Why? Winters, it turns out, tend to have a stronger response to heat-trapping gases than summers. That’s not just due to carbon dioxide and methane, but also water vapor. For every 1.8 degrees Fahrenheit increase in temperature, air can hold on to 7 percent more moisture. “Cold atmospheres are especially sensitive to the additional moisture because the air is usually dry to start with, and a little more water vapor means a lot more heat is trapped near the surface,” Jennifer Francis, a senior scientist at the Woodwell Climate Research Center, an independent team of climate scientists, wrote in an email.
In places where winter temperatures are rising above the freezing point, that’s leading to more rain than snow. But in areas where winter is warming but not yet above 32 degrees Fahrenheit, that extra moisture in the air can lead to more snowfall.
“Snowfall is generally declining except where it’s still plenty cold enough for snow (rather than rain) to fall,” Francis said. “There is also a clear increased frequency of heavy precipitation events in all seasons.”
Warming winters could also have some paradoxical effects and may even contribute to sudden cold snaps like the one underway across the US, although scientists are debating the mechanisms at work. One idea is that the rapid warming in the Arctic is destabilizing the polar vortex, the band of fast-moving air that typically contains frigid air to the far north. The National Climate Assessment notes that “some recent studies suggest that Arctic warming results in increasing disruptions of the stratospheric polar vortex that cause cold air from the Arctic to spill down over the United States, as seen in recent severe winter weather events such as the February 2021 cold snap that affected large parts of the country.”
However, with more greenhouse gases accumulating in the atmosphere, more heating is in store for the coldest regions of the world, which in turn will raise sea levels, alter ocean currents, and warp weather patterns around the globe.

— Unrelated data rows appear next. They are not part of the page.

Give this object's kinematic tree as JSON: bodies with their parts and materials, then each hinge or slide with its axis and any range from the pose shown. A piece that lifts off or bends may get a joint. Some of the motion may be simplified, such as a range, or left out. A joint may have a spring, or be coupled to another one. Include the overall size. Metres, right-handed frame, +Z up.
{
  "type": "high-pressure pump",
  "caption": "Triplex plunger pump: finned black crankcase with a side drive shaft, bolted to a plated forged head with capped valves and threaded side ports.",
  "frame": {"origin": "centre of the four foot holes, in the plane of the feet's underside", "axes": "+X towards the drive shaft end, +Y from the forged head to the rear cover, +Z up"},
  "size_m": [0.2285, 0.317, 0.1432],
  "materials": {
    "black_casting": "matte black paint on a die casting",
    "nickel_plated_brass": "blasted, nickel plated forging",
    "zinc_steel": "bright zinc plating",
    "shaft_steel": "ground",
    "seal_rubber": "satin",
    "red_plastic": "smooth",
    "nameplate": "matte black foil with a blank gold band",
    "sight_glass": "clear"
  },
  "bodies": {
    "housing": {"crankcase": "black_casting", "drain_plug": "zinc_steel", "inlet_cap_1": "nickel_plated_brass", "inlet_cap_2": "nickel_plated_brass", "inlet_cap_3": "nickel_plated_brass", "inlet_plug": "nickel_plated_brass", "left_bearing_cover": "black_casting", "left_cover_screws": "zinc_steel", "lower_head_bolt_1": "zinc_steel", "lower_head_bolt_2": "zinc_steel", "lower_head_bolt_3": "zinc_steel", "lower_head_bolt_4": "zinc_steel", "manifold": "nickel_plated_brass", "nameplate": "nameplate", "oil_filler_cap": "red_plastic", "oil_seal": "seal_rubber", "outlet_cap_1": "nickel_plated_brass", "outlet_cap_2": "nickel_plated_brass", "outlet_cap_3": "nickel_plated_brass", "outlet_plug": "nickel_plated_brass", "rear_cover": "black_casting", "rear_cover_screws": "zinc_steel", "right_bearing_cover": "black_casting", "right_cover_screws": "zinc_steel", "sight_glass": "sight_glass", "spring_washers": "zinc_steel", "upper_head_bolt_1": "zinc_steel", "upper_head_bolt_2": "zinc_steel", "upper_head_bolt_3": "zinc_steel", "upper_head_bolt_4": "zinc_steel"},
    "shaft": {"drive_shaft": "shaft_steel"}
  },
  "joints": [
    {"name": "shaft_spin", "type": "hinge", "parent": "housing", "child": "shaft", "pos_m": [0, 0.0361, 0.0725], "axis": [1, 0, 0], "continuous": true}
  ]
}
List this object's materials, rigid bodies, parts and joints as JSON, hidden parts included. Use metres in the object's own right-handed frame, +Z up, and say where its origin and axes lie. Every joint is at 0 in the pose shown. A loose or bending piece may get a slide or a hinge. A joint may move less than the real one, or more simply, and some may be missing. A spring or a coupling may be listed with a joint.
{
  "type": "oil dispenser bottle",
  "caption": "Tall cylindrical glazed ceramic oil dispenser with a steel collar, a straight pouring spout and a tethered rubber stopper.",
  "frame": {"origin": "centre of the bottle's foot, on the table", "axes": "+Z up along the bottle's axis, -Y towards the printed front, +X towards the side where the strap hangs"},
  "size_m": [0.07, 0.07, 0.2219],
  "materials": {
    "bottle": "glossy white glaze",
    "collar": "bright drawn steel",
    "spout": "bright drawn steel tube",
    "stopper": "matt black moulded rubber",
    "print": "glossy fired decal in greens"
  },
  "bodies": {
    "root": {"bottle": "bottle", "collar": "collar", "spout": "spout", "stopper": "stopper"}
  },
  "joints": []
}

This is already having far-reaching effects near the equator, from reshaping shorelines to hampering harvests of prized fruit.
You’ll miss this cold when it’s gone
Consider the peach. For the state of Georgia, it’s kind of its thing.
Georgia’s official nickname is “The Peach State.” “George peach” is a trademarked paint color. They’re on the license plate. The Atlanta metro area has more than 70 Peachtree streets.
These perfect, pinkish, plump, pulpy, pitted produce are products of pride for the state (despite Georgia ranking a distant third in peach production). So, the loss of 90 percent of the crop last year — the worst harvest since at least 1955 — hit Georgians hard. Even as prices tripled, many farmers didn’t have any peaches to sell, leaving picky connoisseurs to scramble for what was left.
“Buying peaches from any other state is completely out of the question,” Henryk Kumar, director of operations at the Butter & Cream ice cream shops in Georgia, told CNN last year.
Like much of the country, Georgia was hammered by severe and often hot weather in 2023. The extremes proved to be an especially deadly combination for the state’s precious fruit. A heat wave in February followed by two back-to-back cold snaps then heat waves again in the summer devastated the crop.
The string of weather last year was especially unlucky, but warmer temperatures from November through February are posing a long-term threat to the future of Georgia peaches.
Georgia isn’t known for chilly winters, but what little cool weather it gets is precious. To produce ample fruit, peach trees require a minimum number of chill hours at temperatures below 45 degrees Fahrenheit. Depending on the variety, that requirement can range from 500 to 800 hours. The cool weather signals the tree to save up energy and resources. Once a tree reaches its minimum cold exposure, it can suspend its dormancy and resume growing in the spring.
However, with warmer winters, peach trees are experiencing seasonal insomnia. It’s disrupting the timing of when they blossom, making it harder for farmers to ensure they’re pollinated and end up bearing fruit. “A lot of times they bring in bees, so they want to have the maximum amount of pollination in a certain amount of time,” Knox said. “What happens when you don’t get enough chill hours is that the plants will still produce buds, but they’re not all ready to bloom at the same time.”
If warming continues at its current pace, Georgia will face more frequent seasons where it won’t be cold enough to grow many common peach varieties. The optimal growing regions for fruit like peaches and apples are going to shift northward, according to Knox: “Maybe they’ll grow more in north Georgia rather than in central Georgia where they do now.”
This is just one example of how much the world as we know it counts on cool weather and the stakes of losing it. Another critical winter threshold is the freezing point of water. In places like the Sierra Nevada, snow serves as a water battery, charging up in the winter to power streams and rivers in the western US throughout the year. Warmer winters can thus fuel a weather whiplash with flooding in the winter and drought in the summer, even if overall precipitation doesn’t change very much.
The loss of cold weather in the winter can also amplify warming through the spring and summer. “Earlier loss of spring snow cover more generally means that the strong spring sun can dry out the soil earlier, and when the soil dries out, it can warm up much faster,” Francis said. “This is contributing to summer heat waves, droughts, and more intense fire seasons.”
Warmer winters do have some upsides. Since the beginning of the 20th century, warming has extended the growing season by two weeks. For farmers growing annual crops like corn or wheat, that can let them squeeze in more plantings in a year. Last year, the US saw increases in soy and wheat production, as well as a record corn harvest. But for orchards that bear fruit once a year, that longer season doesn’t offer much help.
Rising winter temperatures also mean that severe chills and sudden frost events may be less likely in some areas. A dip below freezing after plants begin to awaken from their winter slumber can damage fragile leaves, stems, and roots, thereby hurting crop yields. But even in a warmer climate, frost events can still occur within the ordinary chaos of weather — as it did with Georgia’s peaches last year — though their timing may change. “The national climate system is like a bowl of jello,” Knox said. “It’s always jiggling.”